At this point, it's fairly easy to refactor our code to use reduce instead of loop and recur.

(defn my-comp [& all-fns]
  (reduce
    (fn [acc-fn curr-fn]
      (fn [a]
        (acc-fn (curr-fn a)))
    identity
    all-fns))

The reduce function takes three arguments: 1) a reducing function, 2) an initial argument passed to that reducing function as the first argument, and 3) a collection to reduce. The reducing function takes two arguments: the accumulated function passed from one step to the next, and an element from the collection. Within the reducing function, we have to do almost exactly what we did in the recursive function above: return a function composed of the accumulated function and the current function. Note that the order of invoking the accumulated function and the current function is reversed because reduce works from left to right through a collection.
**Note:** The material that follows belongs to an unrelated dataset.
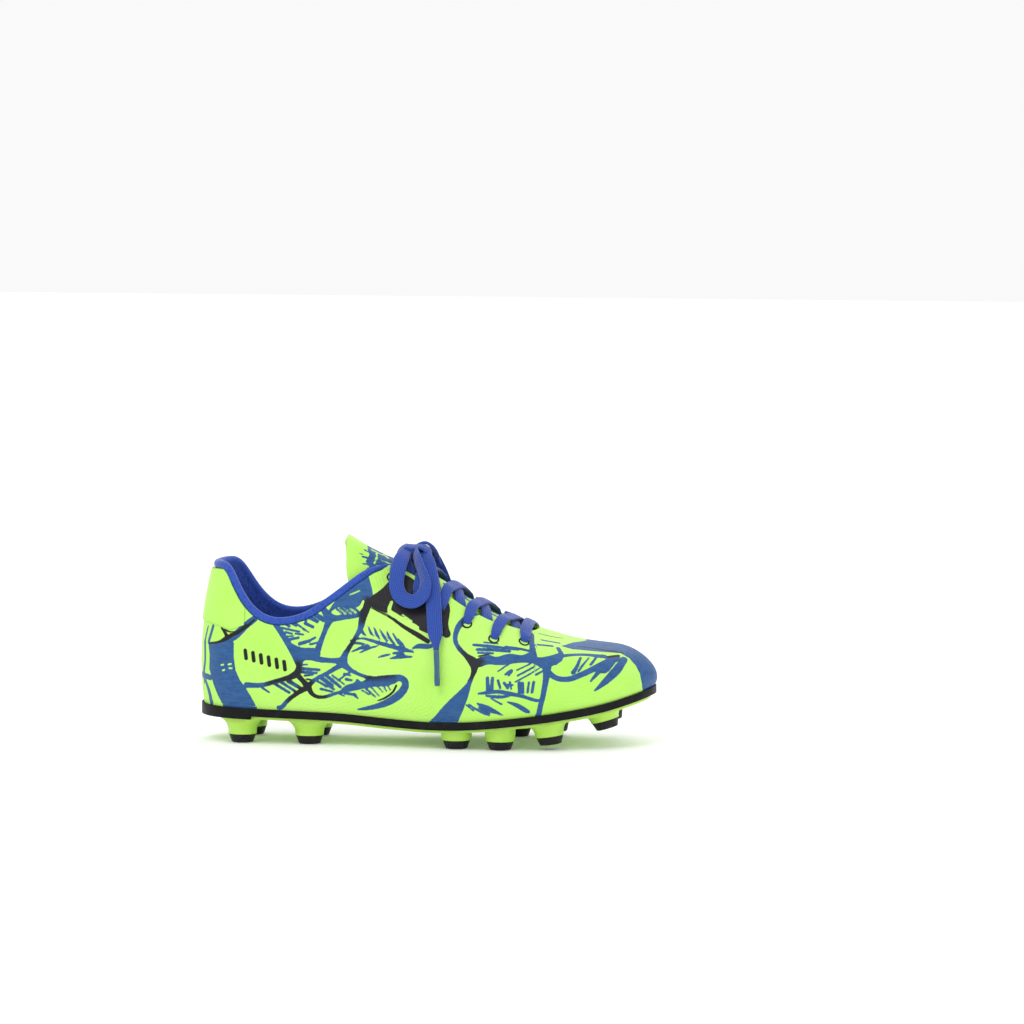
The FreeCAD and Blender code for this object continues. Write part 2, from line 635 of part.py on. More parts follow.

This is a good first step, but there is one flaw to my-comp: it returns a composed function which only takes one argument. In Clojure, though, comp returns a composed function which accepts a variable number of arguments. How can we fix our function to have the same behavior?

The key issue is the arity of the returned function within our reducing function:

(fn [a]
  (acc-fn (curr-fn a)))

If we instead change the signature to accept a variable number of arguments and apply the current function to those arguments, we have a solution. The entire my-comp is now:

(defn my-comp [& all-fns]
  (reduce
    (fn [acc-fn curr-fn]
      (fn [& args]
        (acc-fn (apply curr-fn args)))
    identity
    all-fns))

While building up a more involved function like my-comp, I find it helpful to start with a very simply recursive solution first to develop an understanding of the various details involved with a working solution. With a good understanding in place, it's fairly simple to refactor the code, both to support variable arguments and to be idiomatic.